# End of an era



## newfiesmum

I said goodbye to Ferdie this morning as I could not bear to see him struggling any more. There will be no more dogs, and now I can't stop crying. I hope and pray he is playing with Joshua and Diva, who he loved so much in life.


----------



## Hanwombat

Oh my goodness! I am so so sorry  I have been thinking of you and Ferdie. Sleep tight handsome man.. x ( ( BIG BIG HUG! ) )


----------



## buffie

So very sorry to read this sad news.
Run free to the bridge Ferdie xx


----------



## labradrk

So sorry for your loss x


----------



## Calvine

So sorry to hear this sad news; it's always such a terrible loss. ((xx))


----------



## oliviarussian

So very sorry for your loss


----------



## branwen

So sorry to read your sad news.

RIP handsome Ferdie.


----------



## Siskin

I'm so sorry to hear this, take good care of yourself.


RIP Ferdie


----------



## JANICE199

*Thinking of you and Ferdie, i know how much he meant to you.*
*R.I.P Ferdie xxx*


----------



## Jackien4

So sorry it's one of the hardest things to do . But one of the kindest things to end the suffering


----------



## Charity

I'm so very sorry.


----------



## lymorelynn

Sad news  I am so sorry for the loss of your dearest companion 
RIP Ferdie xxx


----------



## Fleur

So very sad
Rest now Ferdie 
Take care of yourself


----------



## Ceiling Kitty

I'm so sorry @newfiesmum  xxxxx


----------



## new westie owner

So sorry  sleep tight handsome ...


----------



## SixStar

I'm very sorry.


----------



## lisa0307

A day we all dread...thinking of you at this very sad time.
R.I.P. Ferdie darling ❤ xxx


----------



## Guest

I'm so sorry. Rest in peace Ferdie. Hardest thing we can do for them but the kindest thing.


----------



## tattoogirl73

i'm so sorry for your loss  RIP ferdie, run free. xx


----------



## Cleo38

So very sorry to read this x


----------



## rottiepointerhouse

My heart breaks for you, its so so tough to let them go and they leave such a big empty space.

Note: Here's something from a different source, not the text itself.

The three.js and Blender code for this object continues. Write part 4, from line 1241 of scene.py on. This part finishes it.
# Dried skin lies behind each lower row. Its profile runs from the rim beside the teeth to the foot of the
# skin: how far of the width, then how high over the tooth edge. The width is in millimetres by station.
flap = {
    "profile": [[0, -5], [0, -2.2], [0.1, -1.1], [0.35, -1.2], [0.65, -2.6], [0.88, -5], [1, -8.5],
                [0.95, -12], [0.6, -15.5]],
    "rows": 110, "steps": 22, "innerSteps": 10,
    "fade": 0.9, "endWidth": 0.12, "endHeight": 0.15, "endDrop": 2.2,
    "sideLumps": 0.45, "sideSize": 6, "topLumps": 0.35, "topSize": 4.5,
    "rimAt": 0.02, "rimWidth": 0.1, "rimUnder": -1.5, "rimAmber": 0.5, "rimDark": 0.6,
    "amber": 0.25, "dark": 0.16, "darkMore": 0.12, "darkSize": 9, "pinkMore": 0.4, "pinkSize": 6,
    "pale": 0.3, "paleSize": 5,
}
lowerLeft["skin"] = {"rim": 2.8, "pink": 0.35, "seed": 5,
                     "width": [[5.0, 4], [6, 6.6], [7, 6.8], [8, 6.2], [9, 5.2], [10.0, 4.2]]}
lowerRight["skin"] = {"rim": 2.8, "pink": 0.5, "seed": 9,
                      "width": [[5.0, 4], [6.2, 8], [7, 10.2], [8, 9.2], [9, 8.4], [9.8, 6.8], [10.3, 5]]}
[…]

Run free at the bridge Ferdie with Joshua and Diva.

Please take care of yourself @newfiesmum


----------



## Guest

RIP Ferdie....


----------



## Sled dog hotel

So very saddened to hear this, My heart goes out to you, and will be thinking of you. x

May your spirit run forever free in sunshine Ferdie, together again with your best Pals Joshua and Diva.

who possessed Beauty without Vanity,
Strength without Insolence,
Courage without Ferocity,
and all the virtues of Man without his Vices.

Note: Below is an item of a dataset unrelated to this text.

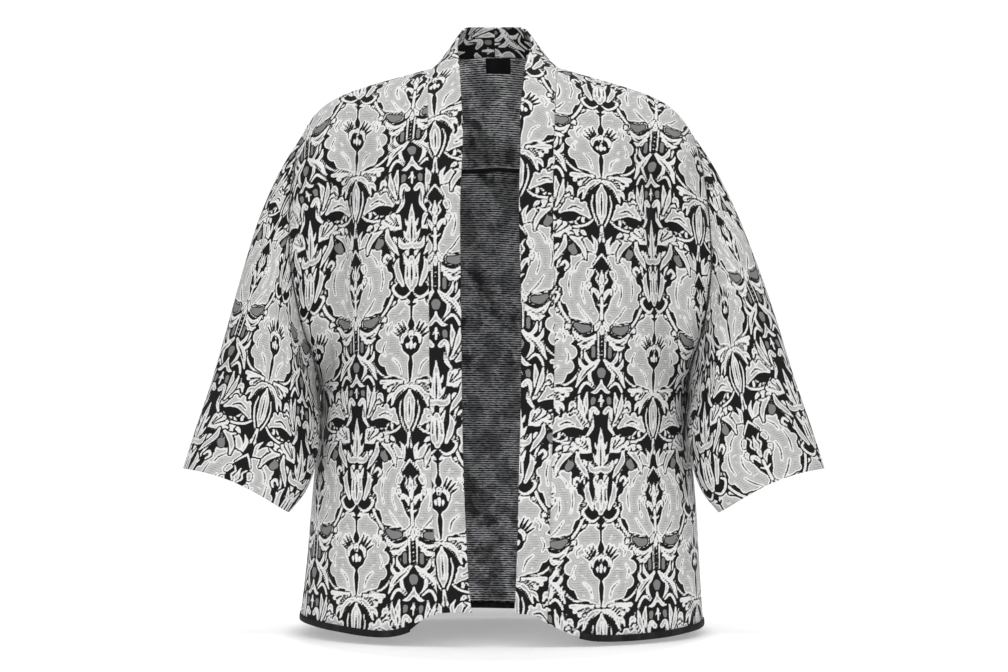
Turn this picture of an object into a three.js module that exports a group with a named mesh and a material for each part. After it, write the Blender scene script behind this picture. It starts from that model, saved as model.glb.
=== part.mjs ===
// Kimono jacket, worn and filled out: hollow, open at neck, front, cuffs and hem.
// Millimetres, +Z up, front faces -Y. The origin is the point midway between the two neck points of the
// shoulders, where the wearer holds the garment up. "right" and "left" are the wearer's.
import * as THREE from 'three';

// ---------------------------------------------------------------- named sizes (mm)
const WALL = 1.6;            // the woven cloth, as a rigid wall
const BAND_WALL = 2.6;       // bands are folded double
const GAP = 0.3;             // between neighbouring pieces at a seam
const HALF_GAP = GAP / 2 + 0.03;
const SLEEVE_GAP = 1.7;      // the sleeve stands off the armhole a little more, where the walls meet at an angle
const BAND_GAP = 0.5;
const HEM_Z = -725;          // hem at the sides and back
const BINDING_LAP = 6.5;     // how far the hem binding laps up the cloth
const BINDING_WALL = 1.2;
const BINDING_FALL = 2.2;    // binding below the hem edge
const LABEL = { width: 33, wall: 0.8, shift: 4, from: 0.03, to: 1.12 };
const CUFF_DEPTH = 48;       // half depth of a cuff

// Body sections, from the shoulder seam down to the hem. along: distance down the middle of the panel;
// zIn, zOut: heights at the inner and the outer end of the section; xOut: half width at the armhole, then at the
// side seam; wide, deep: half width and depth of the rounded outline the section follows; square: its exponent;
// valley: how deep the cloth falls in between chest and arm.
const FRONT = [
  { along: 0, zIn: -8, zOut: -85, xOut: 245, wide: 257, deep: 0, square: 1.7, valley: 0 },
  { along: 16, zIn: -10, zOut: -90, xOut: 250, wide: 268, deep: 19, square: 1.7, valley: 0 },
  { along: 36, zIn: -15, zOut: -102, xOut: 255, wide: 280, deep: 40, square: 1.7, valley: 1 },
  { along: 62, zIn: -26, zOut: -122, xOut: 260, wide: 294, deep: 64, square: 1.7, valley: 3 },
  { along: 92, zIn: -45, zOut: -148, xOut: 264, wide: 306, deep: 88, square: 1.7, valley: 8 },
  { along: 128, zIn: -72, zOut: -179, xOut: 267, wide: 315, deep: 109, square: 1.7, valley: 14 },
  { along: 168, zIn: -107, zOut: -211, xOut: 268, wide: 320, deep: 126, square: 1.7, valley: 20 },
  { along: 214, zIn: -150, zOut: -245, xOut: 268, wide: 323, deep: 138, square: 1.75, valley: 24 },
  { along: 264, zIn: -200, zOut: -279, xOut: 266, wide: 316, deep: 146, square: 1.8, valley: 26 },
  { along: 318, zIn: -258, zOut: -315, xOut: 261, wide: 299, deep: 150, square: 1.9, valley: 24 },
  { along: 372, zIn: -318, zOut: -352, xOut: 254, wide: 274, deep: 149, square: 2.0, valley: 18 },
  { along: 424, zIn: -378, zOut: -388, xOut: 244, wide: 251, deep: 146, square: 2.05, valley: 11 },
  { along: 470, zIn: -428, zOut: -428, xOut: 239, wide: 239, deep: 143, square: 2.05, valley: 5 },
  { along: 526, zIn: -487, zOut: -487, xOut: 243, wide: 243, deep: 140, square: 2.05, valley: 2 },
  { along: 582, zIn: -546, zOut: -546, xOut: 249, wide: 249, deep: 139, square: 2.1, valley: 0 },
  { along: 640, zIn: -606, zOut: -606, xOut: 253, wide: 253, deep: 139, square: 2.2, valley: 0 },
  { along: 700, zIn: -666, zOut: -666, xOut: 257, wide: 257, deep: 141, square: 2.2, valley: 0 },
  { along: 759, zIn: -725, zOut: -725, xOut: 262, wide: 262, deep: 143, square: 2.2, valley: 0 },
];
// The back below the yoke seam; along runs on from the yoke's length.
const BACK = [
  { along: 150, zIn: -128, zOut: -160, xOut: 265, wide: 303, deep: 108, square: 1.75, valley: 8 },
  { along: 186, zIn: -166, zOut: -196, xOut: 267.5, wide: 313, deep: 116, square: 1.75, valley: 12 },
  { along: 226, zIn: -208, zOut: -232, xOut: 268, wide: 314, deep: 119, square: 1.8, valley: 14 },
  { along: 268, zIn: -252, zOut: -270, xOut: 266.5, wide: 305, deep: 118, square: 1.9, valley: 14 },
  { along: 318, zIn: -302, zOut: -315, xOut: 261, wide: 288, deep: 115, square: 2.0, valley: 11 },
  { along: 370, zIn: -345, zOut: -352, xOut: 254, wide: 268, deep: 112, square: 2.1, valley: 8 },
  { along: 420, zIn: -386, zOut: -388, xOut: 244, wide: 249, deep: 111, square: 2.2, valley: 4 },
  { along: 462, zIn: -428, zOut: -428, xOut: 239, wide: 239, deep: 112, square: 2.25, valley: 2 },
  { along: 520, zIn: -487, zOut: -487, xOut: 243, wide: 243, deep: 117, square: 2.25, valley: 0 },
  { along: 580, zIn: -546, zOut: -546, xOut: 249, wide: 249, deep: 124, square: 2.25, valley: 0 },
  { along: 640, zIn: -606, zOut: -606, xOut: 253, wide: 253, deep: 130, square: 2.2, valley: 0 },
  { along: 700, zIn: -666, zOut: -666, xOut: 257, wide: 257, deep: 135, square: 2.2, valley: 0 },
  { along: 759, zIn: -725, zOut: -725, xOut: 262, wide: 262, deep: 138, square: 2.2, valley: 0 },
];
// Where the side seam sits front to back, the sideways lean of the garment, and the front edges.
const SIDE_Y = [
  { z: -85, y: 0 }, { z: -300, y: 4 }, { z: -428, y: 14 }, { z: -487, y: 24 }, { z: -546, y: 24 }, { z: -606, y: 17 },
  { z: -725, y: 7 },
];
const SWAY = [
  { z: 60, x: -5 }, { z: -30, x: -3 }, { z: -100, x: -0.5 }, { z: -200, x: 1.5 }, { z: -350, x: 6.5 }, { z: -600, x: 7.5 },
  { z: -725, x: 5 },
];
// Half distance of each band's free edge and of its seam from the middle, by height.
const OPENING = {
  right: [
    { z: -110, free: 43, seam: 86 }, { z: -200, free: 48, seam: 88 }, { z: -400, free: 52, seam: 92 },
    { z: -560, free: 49, seam: 89 }, { z: -725, free: 38, seam: 78 },
  ],
  left: [
    { z: -110, free: 29, seam: 70 }, { z: -200, free: 25, seam: 67 }, { z: -400, free: 22, seam: 63 },
    { z: -560, free: 18, seam: 58 }, { z: -725, free: 15, seam: 56 },
  ],
};
// The hem of each front, by distance from the middle: plain and higher by the opening, lower at the bound part.
const HEM = {
  right: [
    { x: 30, z: -698 }, { x: 76, z: -700 }, { x: 100, z: -710 }, { x: 116, z: -723.5 }, { x: 150, z: -731.5 },
    { x: 210, z: -729 }, { x: 262, z: -725 },
  ],
  left: [
    { x: 10, z: -698 }, { x: 40, z: -701 }, { x: 58, z: -711 }, { x: 88, z: -724.5 }, { x: 120, z: -731 },
    { x: 190, z: -730.5 }, { x: 262, z: -725 },
  ],
};
const HEM_TILT = 0.016;      // the hem hangs a little lower on the wearer's left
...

Part of the poem Epitaph to a Dog, by poet Lord Byron. Originally written for his also very much loved and cherished Newfoundland Boatswain.


----------



## Rafa

Such sad news.

I'm sure you took the right decision.


----------



## silvi

I'm so sorry @newfiesmum 
R.I.P. sweet Ferdie xxx


----------



## SusieRainbow

So sorry to hear this news, you must be heartbroken.


----------



## Sophie17

I'm so sorry. Run free Ferdie.


----------



## newfiesmum

Thank you all for your condolences. This morning there was no big, hairy bear standing next to my bed with my slipper sticking out of his mouth. I looked round for him when I woke up, and I dreamed about him last night.


----------



## Sophie17

I really feel for you. Hugs.


----------



## rona

newfiesmum said:


> Thank you all for your condolences. This morning there was no big, hairy bear standing next to my bed with my slipper sticking out of his mouth. I looked round for him when I woke up, and I dreamed about him last night.


Really tough time


----------



## delca1

newfiesmum said:


> Thank you all for your condolences. This morning there was no big, hairy bear standing next to my bed with my slipper sticking out of his mouth. I looked round for him when I woke up, and I dreamed about him last night.

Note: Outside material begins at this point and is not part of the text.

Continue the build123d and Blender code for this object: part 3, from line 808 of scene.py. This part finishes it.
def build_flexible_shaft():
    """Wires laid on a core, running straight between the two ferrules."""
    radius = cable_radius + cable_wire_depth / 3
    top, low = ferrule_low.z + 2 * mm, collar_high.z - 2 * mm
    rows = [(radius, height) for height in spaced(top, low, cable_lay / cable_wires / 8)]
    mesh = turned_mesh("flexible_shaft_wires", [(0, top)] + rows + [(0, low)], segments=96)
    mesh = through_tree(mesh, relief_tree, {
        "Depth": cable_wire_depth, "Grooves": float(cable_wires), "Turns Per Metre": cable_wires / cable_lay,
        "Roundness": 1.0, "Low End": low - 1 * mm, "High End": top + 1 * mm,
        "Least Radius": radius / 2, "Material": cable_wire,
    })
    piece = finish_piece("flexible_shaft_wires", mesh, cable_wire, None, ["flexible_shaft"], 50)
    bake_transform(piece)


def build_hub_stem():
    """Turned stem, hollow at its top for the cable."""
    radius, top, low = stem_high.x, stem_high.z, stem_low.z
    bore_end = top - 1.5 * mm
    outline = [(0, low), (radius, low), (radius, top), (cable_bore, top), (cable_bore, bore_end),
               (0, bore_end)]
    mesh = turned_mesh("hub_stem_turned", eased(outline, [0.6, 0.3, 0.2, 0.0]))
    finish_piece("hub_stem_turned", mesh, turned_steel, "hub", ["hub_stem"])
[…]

I am so very sorry, huge hugs for you Newfiesmum.
Run free Ferdie xxx


----------



## Muttly

Oh Newfiesmum I'm so sorry. I had been wondering what was happening. 
He's pain free now with Josh and Diva. RIP Gorgeous Bear.


----------



## Lurcherlad

Desperately sad


----------



## noushka05

I've only just seen this thread. If feel awful sending my condolences so late, but I couldn't pass it by. I'm so very sorry you've lost your beautiful boy Newfie. I know he meant the world to you. 

Sleep peacefully Ferdie xxx


----------



## newfiesmum

Thank you. I like to think he is playing with Diva and Joshua right now, but I do miss him so much. It will take a long time to get over losing them all.


----------



## PetloverJo

So sorry for your loss. xxx


----------



## cheekyscrip

so very sorry for your loss...no words....


----------



## newfiesmum

All last year after I lost Diva, wherever I went to walk Ferdie people would say: 'where's Diva?' I spent those walks trying not to ball my eyes out, trying to explain that she had died. At least I don't have that because I haven't been near any of those places, but it is still so hard. When will I stop cutting him off a bit of cheese when I make a sandwich or putting my dinner plate on the floor for him to finish? Leaving my crusts on the plate?

I am sure he is playing with Joshua and Diva and not giving me another thought. At least I hope so.


----------



## rona

You've not been without a dog for over 30 years. This one is going to take a long time to get over


----------



## Zaros

I'm so, so very sorry Margaret.


----------



## Matrod

I'm so very sorry you've lost Ferdie, my sincere condolences xx


----------



## Guest

I am so so sorry, I can so feel for you. But what can we do? You did the best anyone could have done for Ferdie, until it was time to let go. Take care.


----------



## shamus

so sorry for your loss god bless your loved one.


----------



## cheekyscrip

They have a very good kennel up there don't you worry. They will wait...


----------



## Blackadder

I try not to come into this part of the forum, it upsets me everytime 

So, so sorry for your loss.


----------



## newfiesmum

cheekyscrip said:


> They have a very good kennel up there don't you worry. They will wait...


I rather picture a nice big lounge with sofas to lie on! They wouldn't like a kennel.


----------



## marasmum

I am so sorry. I didn't know before now. So desperately sad for you at this time x


----------



## Lilylass

I'm another who doesn't pop in here very often so have only just seen your terrible news @newfiesmum

I am so, very, very sorry xx


----------



## lozb

So sorry to read this. I hardly come here these days and this has shocked me. 
Take care newfiesmum. xx


----------



## newfiesmum

lozb said:


> So sorry to read this. I hardly come here these days and this has shocked me.
> Take care newfiesmum. xx


Thank you. It is very sad without him and without Diva. I feel that a great part of me is missing.


----------



## Sacrechat

I'm sorry for your loss.


----------



## kimthecat

.That's very sad news and I'm so sorry


----------